#### Problem requirements
Begin at the first line and end at the line containing "bpy.context.scene.collection.objects.link(empty)". Extract exactly those lines.

#### Dataset excerpt
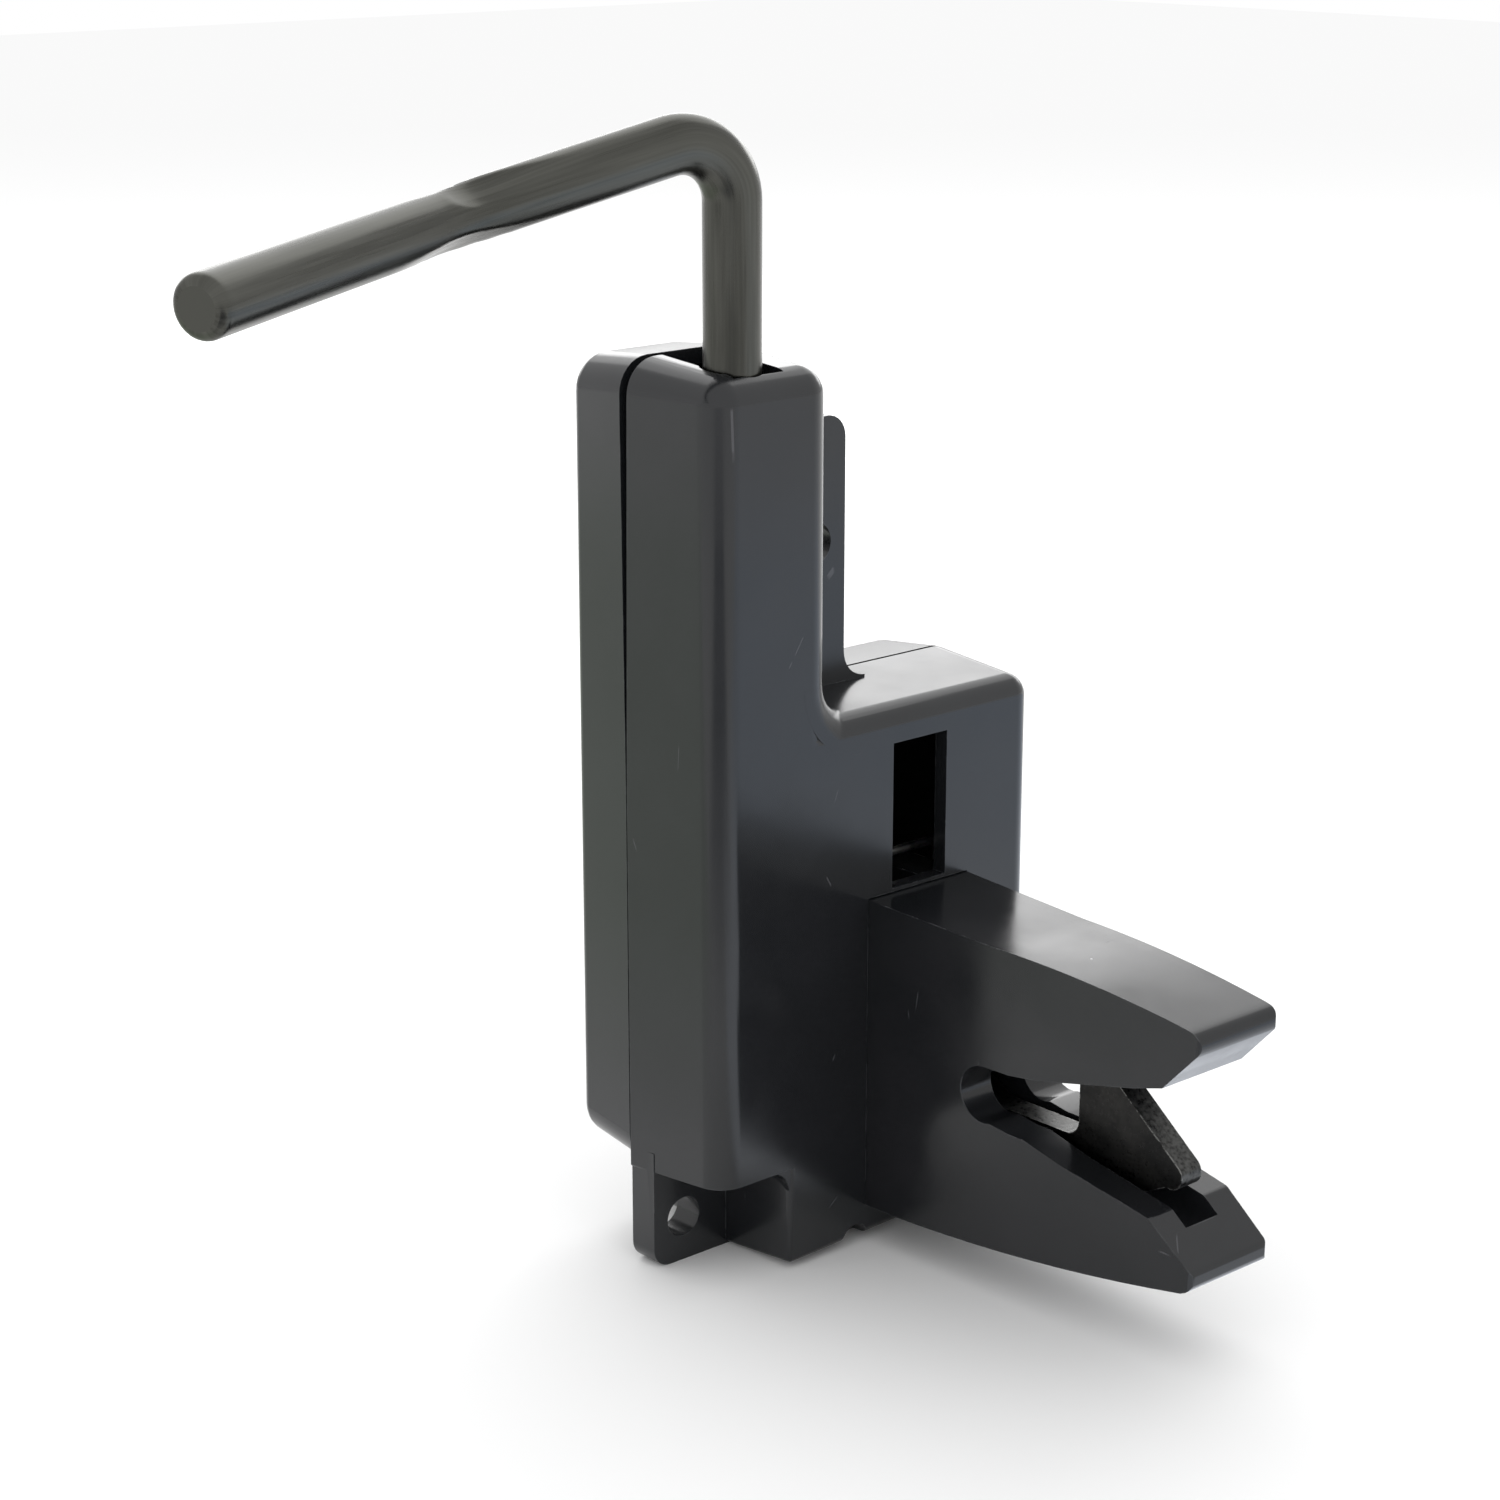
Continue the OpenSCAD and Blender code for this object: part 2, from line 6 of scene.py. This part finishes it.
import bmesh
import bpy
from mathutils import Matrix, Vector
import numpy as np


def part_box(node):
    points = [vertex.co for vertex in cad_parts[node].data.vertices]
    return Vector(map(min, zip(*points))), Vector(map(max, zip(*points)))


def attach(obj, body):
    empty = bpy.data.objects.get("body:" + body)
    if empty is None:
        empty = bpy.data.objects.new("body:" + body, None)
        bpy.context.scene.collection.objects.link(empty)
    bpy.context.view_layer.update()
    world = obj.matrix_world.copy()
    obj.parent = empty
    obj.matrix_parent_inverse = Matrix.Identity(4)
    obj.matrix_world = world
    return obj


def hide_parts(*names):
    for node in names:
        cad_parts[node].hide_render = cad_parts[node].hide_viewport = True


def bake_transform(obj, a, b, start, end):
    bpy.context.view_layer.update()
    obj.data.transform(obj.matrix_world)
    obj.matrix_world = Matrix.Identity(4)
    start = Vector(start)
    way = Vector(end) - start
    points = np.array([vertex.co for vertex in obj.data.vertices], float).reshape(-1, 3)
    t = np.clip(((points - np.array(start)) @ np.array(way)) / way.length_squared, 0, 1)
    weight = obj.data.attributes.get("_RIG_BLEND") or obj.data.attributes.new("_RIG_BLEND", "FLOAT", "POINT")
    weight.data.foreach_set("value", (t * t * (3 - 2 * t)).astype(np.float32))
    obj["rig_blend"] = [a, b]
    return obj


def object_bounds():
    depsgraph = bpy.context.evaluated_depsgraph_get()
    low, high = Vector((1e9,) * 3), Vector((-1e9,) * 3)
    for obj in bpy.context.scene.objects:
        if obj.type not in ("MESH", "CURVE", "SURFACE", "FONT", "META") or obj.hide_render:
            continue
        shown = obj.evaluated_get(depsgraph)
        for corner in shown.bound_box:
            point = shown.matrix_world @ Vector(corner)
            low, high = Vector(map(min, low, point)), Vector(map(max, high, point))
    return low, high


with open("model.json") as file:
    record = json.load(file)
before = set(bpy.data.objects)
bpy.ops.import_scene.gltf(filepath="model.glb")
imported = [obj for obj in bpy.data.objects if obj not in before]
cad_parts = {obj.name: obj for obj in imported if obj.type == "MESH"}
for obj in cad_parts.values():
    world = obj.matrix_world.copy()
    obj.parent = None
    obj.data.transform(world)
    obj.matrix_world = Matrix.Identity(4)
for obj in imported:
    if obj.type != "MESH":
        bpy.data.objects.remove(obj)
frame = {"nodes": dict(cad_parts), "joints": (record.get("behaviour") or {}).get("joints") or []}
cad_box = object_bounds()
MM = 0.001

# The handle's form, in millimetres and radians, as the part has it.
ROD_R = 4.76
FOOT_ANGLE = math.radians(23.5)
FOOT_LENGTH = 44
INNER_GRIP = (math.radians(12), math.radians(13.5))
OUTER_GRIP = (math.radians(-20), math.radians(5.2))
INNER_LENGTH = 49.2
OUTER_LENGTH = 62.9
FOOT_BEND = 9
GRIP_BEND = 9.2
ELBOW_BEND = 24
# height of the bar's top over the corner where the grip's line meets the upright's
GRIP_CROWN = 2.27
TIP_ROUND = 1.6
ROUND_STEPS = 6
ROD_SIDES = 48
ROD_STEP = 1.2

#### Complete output
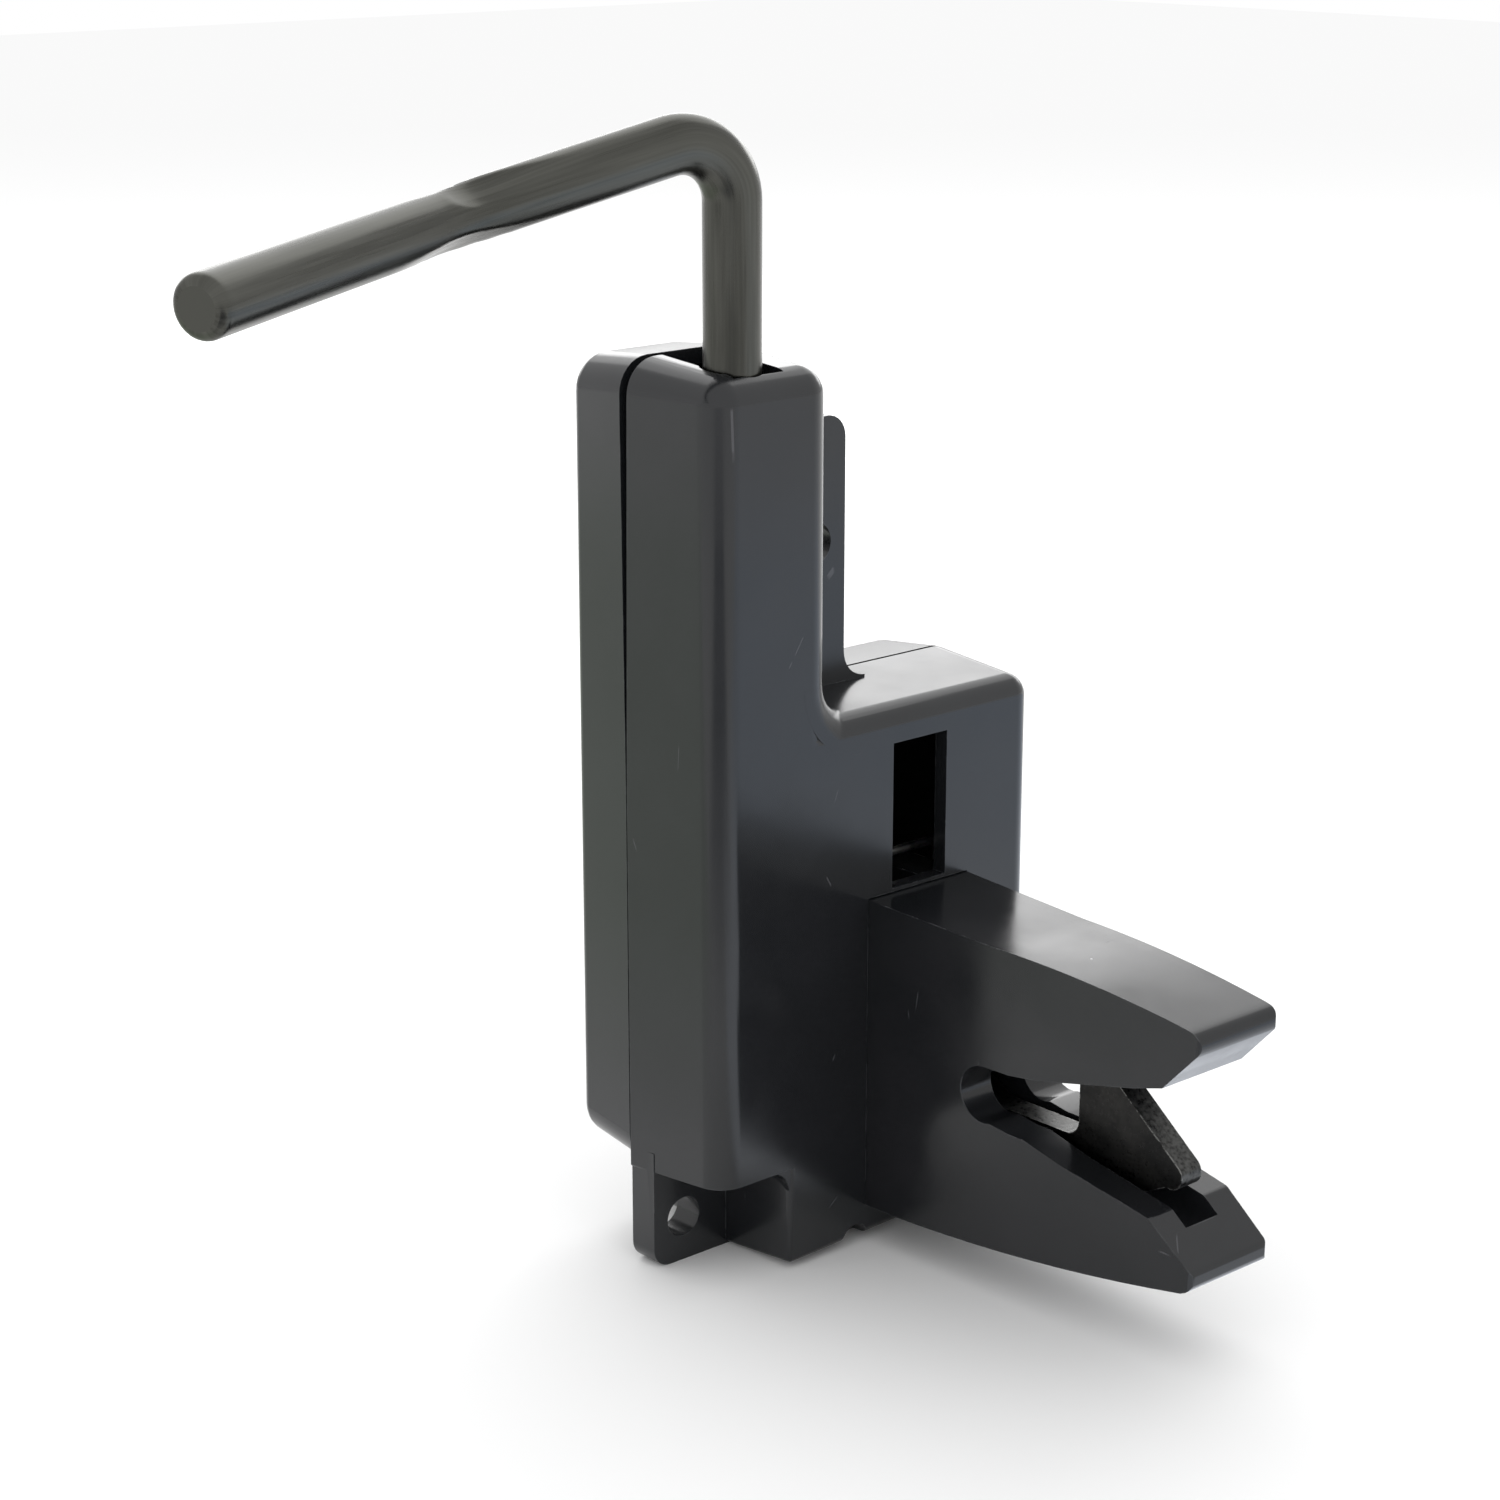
Continue the OpenSCAD and Blender code for this object: part 2, from line 6 of scene.py. This part finishes it.
import bmesh
import bpy
from mathutils import Matrix, Vector
import numpy as np


def part_box(node):
    points = [vertex.co for vertex in cad_parts[node].data.vertices]
    return Vector(map(min, zip(*points))), Vector(map(max, zip(*points)))


def attach(obj, body):
    empty = bpy.data.objects.get("body:" + body)
    if empty is None:
        empty = bpy.data.objects.new("body:" + body, None)
        bpy.context.scene.collection.objects.link(empty)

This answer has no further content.